Last November, the Executive Board mandated a 10 percent "set aside" from two funding streams, the Ecumenical Commitment Fund (contributed by member communions) and Common Support Services transfers (contributed by the NCC's program units for centrally provided services including administration and communication). The savings are to be used to begin to restore the NCC's depleted reserves.

"That 10 percent reduction is anticipated in the budget, although it's not in a line item," Mr. Young said. The Executive Board voted to reaffirm its demand for the "set aside," asking that it be represented clearly in a line item in the fiscal year 2000-2001 when it is brought for Board approval in May.

"We can't have another year when expenditures exceed income," said Dr. Belle Miller McMaster of the Presbyterian Church (U.S.A.), Avondale, Ga., who made that motion. "I believe the year 2000, under Bob Edgar's leadership, is a new beginning and a great hope. It's also a very vulnerable year," she said. "We must build back the reserves. The new General Secretary can't rebuild the NCC unless we get our financial house in order."

 

Coverage Report: 1999 Year-End Accumulated Deficit

Dr. Edgar reported on funds raised to cover the NCC's 1999 year-end accumulated deficit estimated at $4 million. The shortfall resulted from "authorized but unbudgeted" expenses that included $2.4 million in management consulting fees since March 1998, a one-time contribution of about $550,000 to the NCC's Pension Fund to cover a payment missed several years ago, and overexpenditures in several departments in the General Secretariat.

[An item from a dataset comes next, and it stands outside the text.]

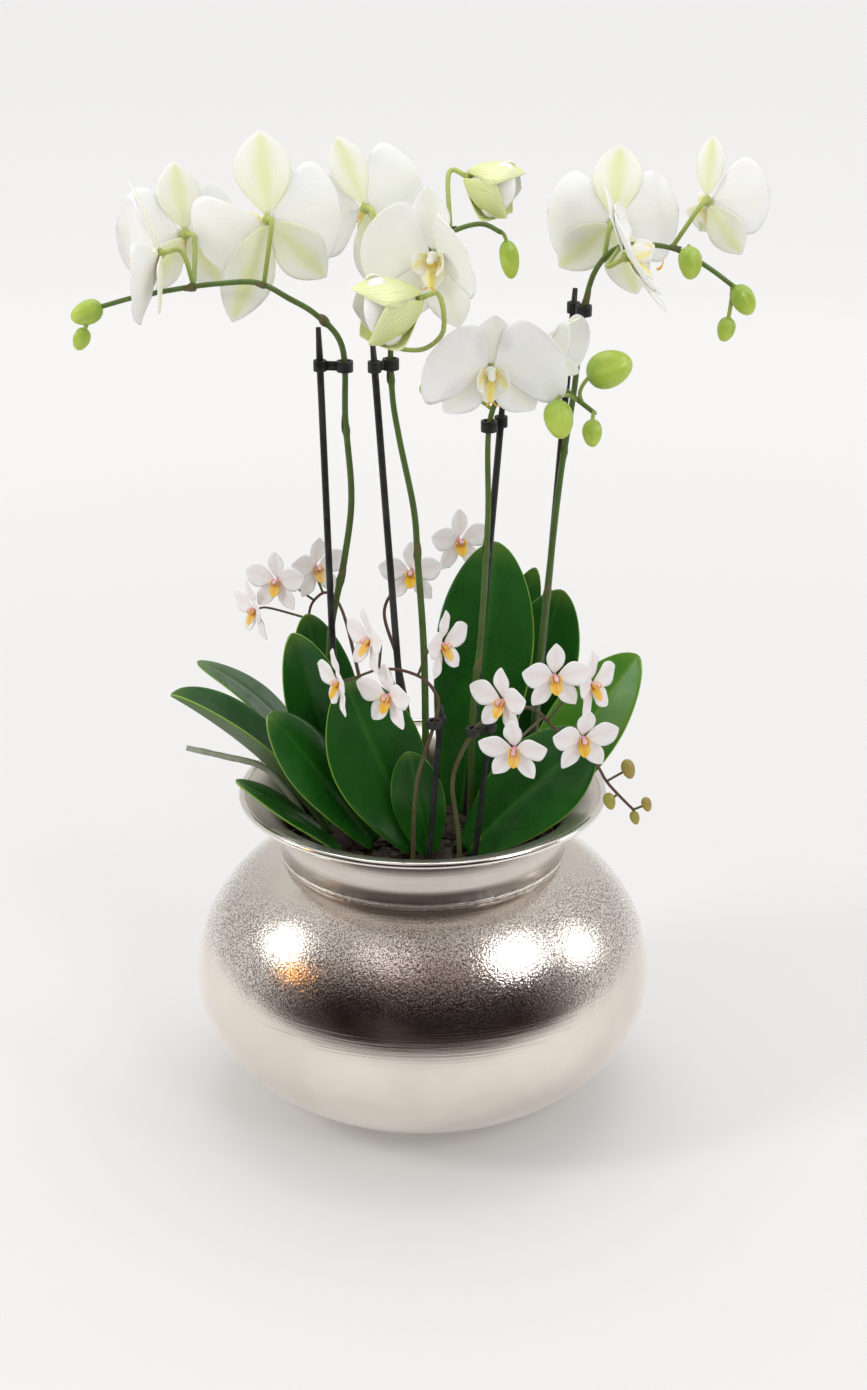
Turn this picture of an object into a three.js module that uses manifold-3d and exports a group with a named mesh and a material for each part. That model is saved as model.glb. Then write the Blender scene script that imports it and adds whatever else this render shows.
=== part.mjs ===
// Potted moth orchids: a metal urn of bark with four tall flower spikes, four short ones, leaves, stakes and clips.
// Millimetres, +Z up, origin at the middle of the urn's flat base; the front of the arrangement faces -Y.
import * as THREE from "three";
import { mergeVertices } from "three/addons/utils/BufferGeometryUtils.js";
import Module from "manifold-3d";

// ---- Driving dimensions ----
const GAP = 0.3; // between pieces that touch
const ROUND = 36; // flats round the urn
const POT = {
  wide: 150, // largest radius of the bowl
  waist: 87, // height of that radius
  below: 96, // half-height of the lower ellipse
  above: 109, // half-height of the upper ellipse
  throat: 92.7, // radius at the seam
  rim: 119.5, // radius at the lip
  top: 215, // height of the lip
  wall: 3,
};
const SOIL = { edge: 178, middle: 184, depth: 118 }; // bark level, and how deep stems and stakes go
const STAKE = 2.2; // radius of a tall stake
const SMALL_STAKE = 1.8;
const PETAL = 0.9; // thickness of a petal
const LEAF = 1.8; // thickness of a leaf

const radians = THREE.MathUtils.degToRad;
const seam = POT.waist + POT.above * Math.sin(Math.acos(POT.throat / POT.wide));
const at = (x, y, z) => new THREE.Vector3(x, y, z);

// ---- Joining and cutting ----
const solids = await Module();
solids.setup();

function toSolid(geometry) {
  const bare = new THREE.BufferGeometry();
  const open = geometry.index ? geometry.toNonIndexed() : geometry;
  bare.setAttribute("position", open.getAttribute("position"));
  const merged = mergeVertices(bare, 1e-4);
  return new solids.Manifold(
    new solids.Mesh({
      numProp: 3,
      vertProperties: merged.getAttribute("position").array,
      triVerts: new Uint32Array(merged.index.array),
    }),
  );
}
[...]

Commitments as of February 27 included:

* $805,576 already in hand from NCC member communions.

* an additional $1,134,299 pledged from NCC member communions, some of it contingent on other NCC member churches' commitments.

* $1,453,000 from Church World Service to cover its portion of "authorized unbudgeted NCC costs for Pappas consultants, pension plan consulting, legal costs, other insurance consulting, and unbudgeted temporary help."

* $137,867 from the Burned Churches Fund to defray the costs of the special examination of the program.

* $358,590 recovered from various parties in the final settlement in the NCC's pursuit of funds lost in what proved to be fraudulent securities issued in the name of the Prague-based Banka Bohemia.